During any given tournament these days, no one on seven continents can touch us for depth. Take an excellent team like Serbia or France that can come at you with its starting five and run with you for a quarter or even a half. It’s only a matter of time before the bench has to play its role, and in this respect, Team USA can outshine anyone. When you have a steady stream of stars like James Harden or Anthony Davis or DeMar DeRozan checking into the game, playing ferocious defense with fresh legs and hitting their shots, well, it’s just demoralizing for the opponents. You simply can’t wear down 12 men. The U.S. just keeps throwing firepower on the floor, and if one outside shooter is off his game or a big man has gotten himself into foul trouble then there’s always someone ready to rip off his sweats and pick up the slack.
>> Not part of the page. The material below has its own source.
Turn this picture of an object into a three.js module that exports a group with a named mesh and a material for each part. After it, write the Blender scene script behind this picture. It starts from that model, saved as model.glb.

In the bigger picture, USA Basketball has taken steps to resurrect an interest and pride in playing for the national team at any level. According to FIBA, international basketball’s official ruling body, the U.S. is ranked number one not only in men’s and women’s but in boys’ and girls’ groupings as well. And across the board in these rankings, the gulf between the Americans and the runners up is bigger than the Atlantic Ocean, which means we constantly have a bottomless well of talent developing at every level, just waiting for its chance to win a gold medal or a world championship.

The ‘A’ game lives here

If you don’t honestly believe the pinnacle of professional basketball is the NBA, then you should just stick to your soccer and bocce ball and things you actually know. All you other nations and programs, please don’t embarrass yourselves by contesting this fact, as scores of hopefuls from every continent on earth strive to be good enough to one day play here. To be fair, not only are more and more of them are coming over but so many players on international team rosters have played their college ball at universities all over the United States.
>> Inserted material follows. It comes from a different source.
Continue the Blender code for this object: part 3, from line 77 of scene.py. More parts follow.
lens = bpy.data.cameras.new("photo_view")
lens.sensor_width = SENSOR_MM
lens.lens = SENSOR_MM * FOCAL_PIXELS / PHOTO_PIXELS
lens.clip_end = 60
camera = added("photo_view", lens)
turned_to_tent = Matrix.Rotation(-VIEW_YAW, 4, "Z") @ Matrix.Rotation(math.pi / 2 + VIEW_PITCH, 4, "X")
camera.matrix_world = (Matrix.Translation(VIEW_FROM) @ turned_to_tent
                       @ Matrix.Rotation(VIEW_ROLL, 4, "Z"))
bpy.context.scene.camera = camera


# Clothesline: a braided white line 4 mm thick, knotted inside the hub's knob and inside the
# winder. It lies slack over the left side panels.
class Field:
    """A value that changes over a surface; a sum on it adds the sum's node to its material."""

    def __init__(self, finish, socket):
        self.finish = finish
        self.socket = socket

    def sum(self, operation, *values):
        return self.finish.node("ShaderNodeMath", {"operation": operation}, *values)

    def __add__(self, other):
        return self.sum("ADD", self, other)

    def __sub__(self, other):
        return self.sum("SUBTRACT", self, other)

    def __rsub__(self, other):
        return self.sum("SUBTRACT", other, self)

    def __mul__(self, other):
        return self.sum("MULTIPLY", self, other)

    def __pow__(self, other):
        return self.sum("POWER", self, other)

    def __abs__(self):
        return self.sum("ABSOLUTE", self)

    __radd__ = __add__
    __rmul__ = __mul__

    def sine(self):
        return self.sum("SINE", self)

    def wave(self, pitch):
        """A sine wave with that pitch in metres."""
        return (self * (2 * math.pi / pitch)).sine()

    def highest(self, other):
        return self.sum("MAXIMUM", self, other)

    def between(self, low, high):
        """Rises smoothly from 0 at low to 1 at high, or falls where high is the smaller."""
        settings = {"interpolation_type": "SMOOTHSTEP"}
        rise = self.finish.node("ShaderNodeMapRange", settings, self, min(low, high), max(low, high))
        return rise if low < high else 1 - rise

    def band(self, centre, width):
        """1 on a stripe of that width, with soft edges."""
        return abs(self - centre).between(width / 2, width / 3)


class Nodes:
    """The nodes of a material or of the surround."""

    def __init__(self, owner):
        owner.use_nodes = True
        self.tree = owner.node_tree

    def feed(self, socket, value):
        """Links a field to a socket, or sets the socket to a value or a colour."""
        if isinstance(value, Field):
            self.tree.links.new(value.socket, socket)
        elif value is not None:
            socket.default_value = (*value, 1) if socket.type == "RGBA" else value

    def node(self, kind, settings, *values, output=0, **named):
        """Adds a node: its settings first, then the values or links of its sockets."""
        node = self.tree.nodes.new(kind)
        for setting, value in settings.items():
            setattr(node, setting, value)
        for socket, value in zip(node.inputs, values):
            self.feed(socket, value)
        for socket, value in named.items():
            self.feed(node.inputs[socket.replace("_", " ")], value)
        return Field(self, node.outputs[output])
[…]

And these are huge reasons why their countries’ national teams have improved as much as they have. Natural talent is one thing, sure, but it has to be nurtured and playing in the best college programs in the world, then at the highest pro level in the world, under the best coaches in the world elevates your game. Team Australia, which gave the U.S. a headache in the Rio preliminary games before the Americans put them away in the fourth quarter, started five NBA players. Spain and France—often mentioned as the teams that could give the U.S. trouble in international tournaments—boast many standout NBA players including Pau Gasol, Ricky Rubio and Tony Parker. All respect to the advancement of these international programs over the last 20-plus years, but just imagine if these countries had to face American NBA stars with just the talent that exists and is developed within their own borders. Actually, you don’t have to imagine it because that scenario was already played out in the 1992 Games, and we all know how that tuned out.
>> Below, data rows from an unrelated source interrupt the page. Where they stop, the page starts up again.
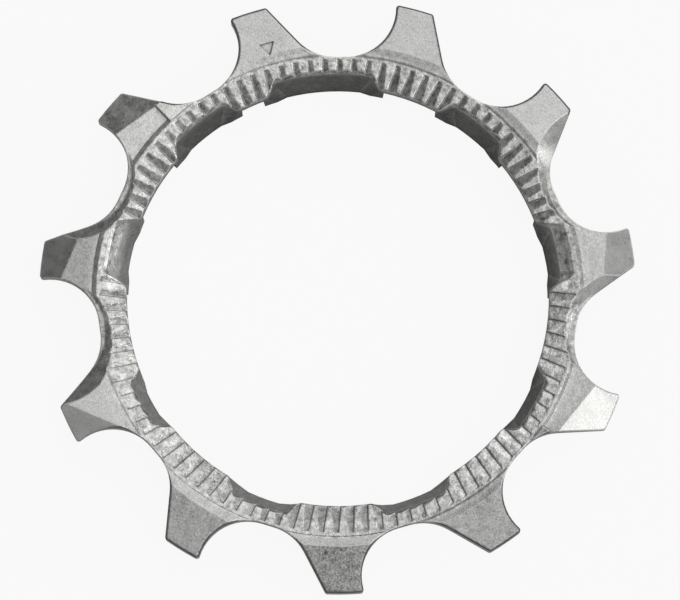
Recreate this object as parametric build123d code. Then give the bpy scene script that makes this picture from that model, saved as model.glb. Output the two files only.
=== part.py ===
from build123d import *
from math import cos, degrees, radians, sin, sqrt, tan
import os

# Chain that the cog drives: its pitch and its rollers set the tooth form.
CHAIN_PITCH = 12.7
ROLLER_DIA = 7.75
TEETH = 11

# Teeth. Angles run counter-clockwise from +X, seen from the serrated front.
FIRST_TIP = 9.55
TIP_LEAN = 1.85
TIP_RISE = 0.66
TIP_CORNER = 0.25
SEAT_SPREAD = 0.95
EDGE_BREAK = 0.14

# How far round its roller seat each flank starts, measured from the root.
LEADING_FLANK = 47
TRAILING_FLANK = 91.5

# Bore: nine lands, one of them narrow, between nine slots given by their start and end angles.
RIM_THICKNESS = 2.25
SLOT_DEPTH = 0.98
SLOTS = [(3, 19), (42, 60), (80, 108), (119.5, 138), (160, 176), (202, 217), (241, 258), (281, 300), (322, 339)]
SLOT_FLARE = 1.5
SLOT_CORNER = 0.6
BORE_BEVEL_DEPTH = 0.62

# Two slots, beside the shift gates, open in a wide smooth scoop with no serrations.
SCOOPED_SLOTS = [0, 4]
SCOOP_WIDTH = 1.4
SCOOP_WAIST = 0.7
SCOOP_WAIST_DEPTH = 0.45
SCOOP_DEPTH = 1.2

# Below the front lip each slot runs in towards the back, and each land is hollowed from behind.
LIP_DEPTH = 1.7
SLOT_BACK_DEPTH = 0.16
SLOT_BACK_INSET = 2.6
SPLINE_DEPTH = 0.98
SPLINE_INSET = 2.4
SPLINE_CORNER = 0.35

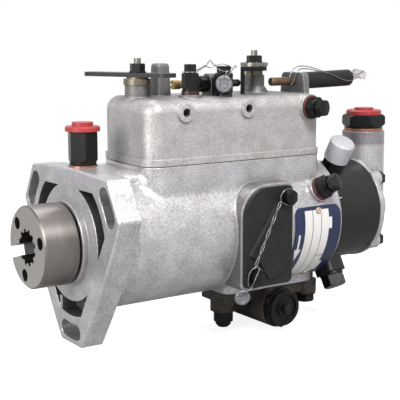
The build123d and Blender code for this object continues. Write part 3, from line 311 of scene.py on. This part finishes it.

Even when we stink, we usually win

I watched the U.S. give perhaps its worst effort in years when it took on Venezuela in a preliminary game just before the Rio Olympics. Believe it or not, even a team with go-to guys like Kevin Durant, Demarcus Cousins and Jimmy Butler can collectively fizzle on a given night. It happens. We missed shots consistently and wound up a dreadful 4-of-25 from behind the three-point arc. But we pounded the boards to collect second- and third-chance points and played a solid defense that was good enough to hold the South American country to a scant 45 points—which might’ve been enough to win had the Venezuelans gone head to head with a middle school girls’ team. Used to lighting up the board, the Americans themselves only managed 80 in this ugly contest—but still thrashed their hapless opponents by 35 points.

Moral: when other teams have a really bad night, it usually means they go down in flames. When it happens to us—even though it is rare—it is a decent bet that we’ll still somehow pull out a win.

Coaches that bring it all together

One thing U.S. Basketball chairman Jerry Colangelo wanted to end after the 2002 and 2004 losses was the revolving door of coaches for Team USA. He wanted a commitment from the players to don the USA jersey, sure, but also wanted to lock in a coach that would take the reins and lead the program back to greatness. When Coach Mike Krzyzewski took over in 2006, it wasn’t just for that year’s tournament but for the next ten years, and the softs-spoken mastermind of Duke University basketball was the perfect fit for the U.S. team. He not only had to whip the players back into a ‘team first’ mentality but had to manage millionaire players’ egos, their playing time and their respective roles in the ever-changing version of Team USA—all with only a few weeks to do it before a tournament. How did he do? His mind-blowing 88-1 record against international competition speaks for itself, not to mention the hardware—three Olympic gold medals and two world championship trophies that the U.S. bagged under his leadership.

And now that Coach K has finally stepped down, despair not. With proven winner coach Gregg Popovich of the San Antonio Spurs slated to take the helm, you can bet the winning ways for Team USA will continue.

Even if we stumble now and then, we’re still the best

With all this, I’m not saying that the U.S. won’t ever find itself on the short end of the final score. We probably will somewhere down the line, as no team or edition of any team is completely infallible. Maybe one night USA’s talent simply won’t be enough to overcome spot-on chemistry exhibited by the other team. We could play a terrible game on the same night our opponents play the game of their lives. Or maybe on a given night enough of our shots simply won’t fall. But despite this, we will still win far, far more games than we will lose, no matter what version of Team USA hits the hardwood. The fact is that our level of play is miles ahead of everyone else’s, and for us a loss is a fluke and is ALWAYS considered an upset. Name a single other nation that can make that claim, past or present.

For all those countries out there thinking that the world has caught up to the Americans simply because we don’t always trounce teams like the Dream Team did back in ‘92, talk to me when you can beat us half the time, or even some of the time, or hell, even a tenth of the time. Getting the better of us for only few games over a quarter of a century don’t mean you’re our equal, it means you’re our punching bag. And I don’t see that changing any time soon.